The anemic script is certainly the key problem here, but it doesn’t help matters that its tone is so unformed. When it opens on Stiller narrating us through a typical day in the life of his character, the film appears to be sharpening its satirical claws on the gleaming store shelves and perfect suburban subdivisions, looking with scorn upon the hollow homogenized lifestyles of the characters. But, as more characters come into focus and the gears of the plot slowly get up to speed, it’s clear that this movie’s going nowhere fast. Strange detours into the kinky life of a creepy neighbor (Billy Crudup) and a half-formed subplot about a leering teenager (Nicholas Braun) after Vaughn’s daughter sap away momentum and cloud the tone. Are we supposed to actually validate the overzealous behavior of the central characters in so thoroughly, incompetently, poking around where they don’t belong?

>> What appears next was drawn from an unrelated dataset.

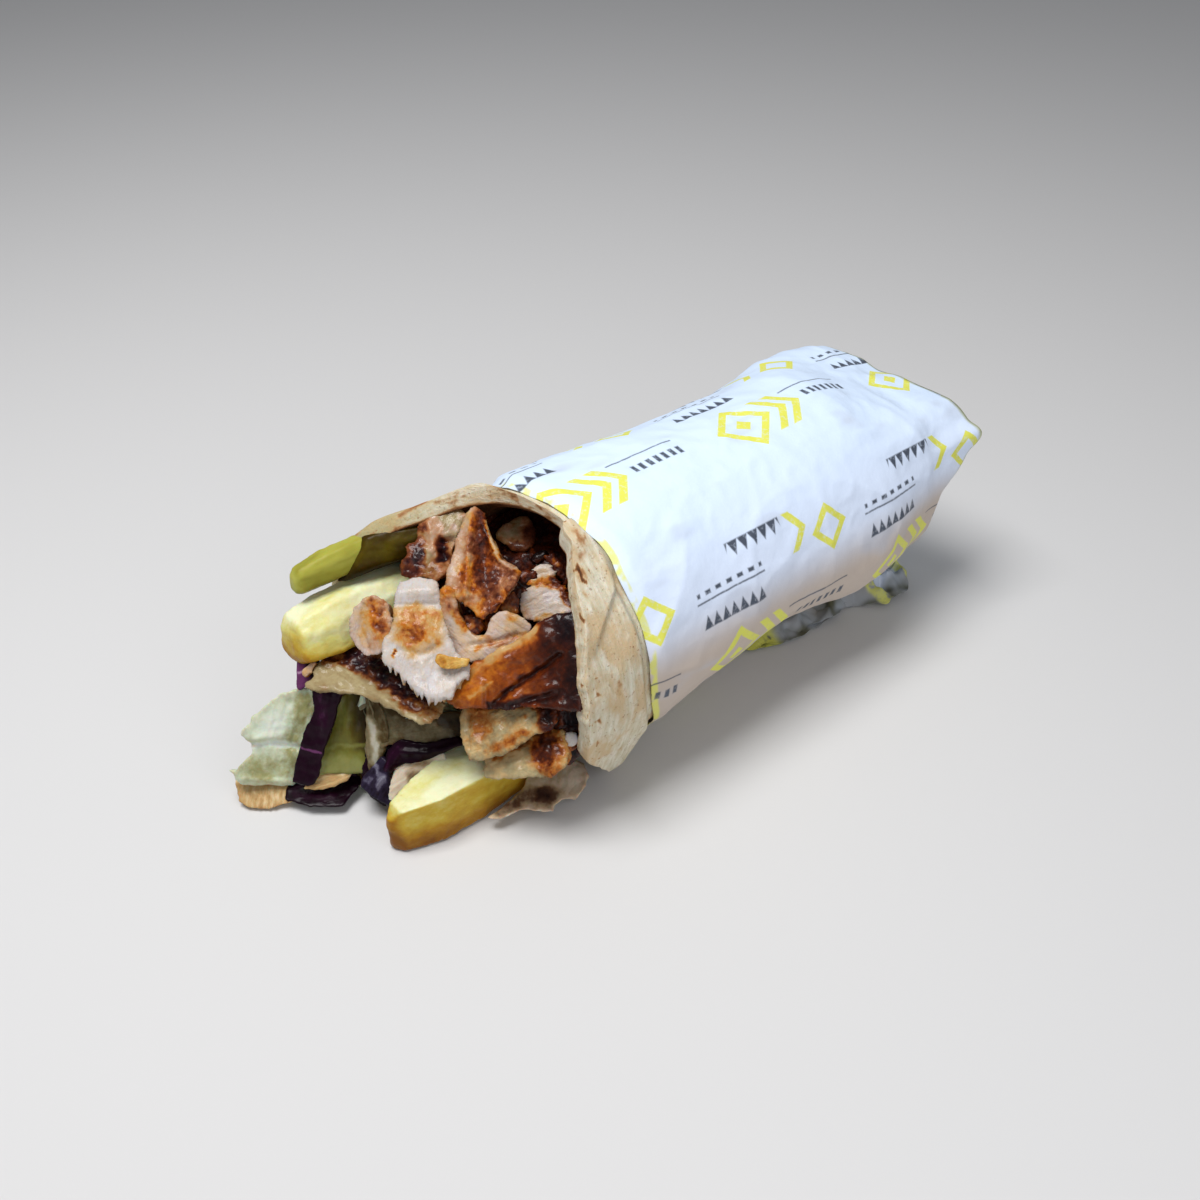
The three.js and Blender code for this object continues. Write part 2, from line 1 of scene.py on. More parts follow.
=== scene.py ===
"""Looks of a chicken gyro wrap in a printed paper sleeve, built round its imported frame.

Shapes are worked out in millimetres. Two frames help besides the row's own. The roll's frame lies
along the wrap, with Y on its axis. The pile's frame looks down on the filling in the mouth: X runs
right along its sloping face, Y up that face and Z out of it.
"""

import math
from functools import reduce

import bpy
import numpy as np
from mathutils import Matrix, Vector
from mathutils.bvhtree import BVHTree


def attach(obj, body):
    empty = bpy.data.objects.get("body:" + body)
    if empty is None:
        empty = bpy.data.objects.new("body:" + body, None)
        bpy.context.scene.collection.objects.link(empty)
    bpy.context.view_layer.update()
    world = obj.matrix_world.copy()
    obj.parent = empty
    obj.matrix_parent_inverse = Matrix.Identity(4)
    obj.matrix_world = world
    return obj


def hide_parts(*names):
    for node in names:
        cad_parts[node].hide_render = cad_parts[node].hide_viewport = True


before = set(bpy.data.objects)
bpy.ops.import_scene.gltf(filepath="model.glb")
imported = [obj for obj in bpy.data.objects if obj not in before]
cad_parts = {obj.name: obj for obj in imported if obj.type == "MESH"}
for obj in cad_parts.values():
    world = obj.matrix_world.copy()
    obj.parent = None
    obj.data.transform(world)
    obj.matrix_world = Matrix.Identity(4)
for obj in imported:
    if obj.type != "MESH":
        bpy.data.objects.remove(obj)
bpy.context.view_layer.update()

# ---------- the two frames ----------
MM, PER_METRE = 0.001, 1000
AXIS_Z = 32.0  # the roll's axis above the floor
GIRTH = 33.0  # the roll's radius, for lengths measured round it
ROLL = np.array([1.090, -7.910, 0.0])  # the roll frame's origin in the row's frame
TURN, LEAN = math.radians(50), math.radians(52)
PILE_AT = np.array([0.0, 0.0, 30.5])  # the pile frame's origin in the roll's frame
PILE = np.array(
    [
        [math.cos(TURN), math.sin(TURN), 0],
        [-math.sin(TURN) * math.cos(LEAN), math.cos(TURN) * math.cos(LEAN), math.sin(LEAN)],
        [math.sin(TURN) * math.sin(LEAN), -math.cos(TURN) * math.sin(LEAN), math.cos(LEAN)],
    ]
)
MOUTH = np.array([0.35, -0.8, 0.5])  # roughly out of the mouth, in the roll's frame


def pile_to_roll(points):
    return np.asarray(points, float) @ PILE + PILE_AT


def roll_to_pile(points):
    return (np.asarray(points, float) - PILE_AT) @ PILE.T


# ---------- numbers ----------
def rise(value, low, high):
    t = np.clip((value - low) / (high - low), 0, 1)
    return t * t * (3 - 2 * t)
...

They’re hard to root for and when the plot resolves, it does so almost by accident.

The biggest disappointment here is the direction from Akiva Schaffer, not because it’s especially bad – it’s slick and competent – but because it’s so devoid of energy and creativity.  After directing so many terrific, hilarious Digital Shorts for Saturday Night Live and the smart-stupid new cult comedy classic Hot Rod, it’s unfortunate to see him deliver something so uninspired. There’s just about nothing here worth talking about or reacting to. I saw the movie amongst a boisterous crowd of people who, as the movie started, fell silent. As the movie played, we stayed silent. Then, a little over 90 minutes later, we all filed out. I went in hoping for a few laughs and left feeling dispirited. It’s not just bad; it’s nothing but missed opportunities all around.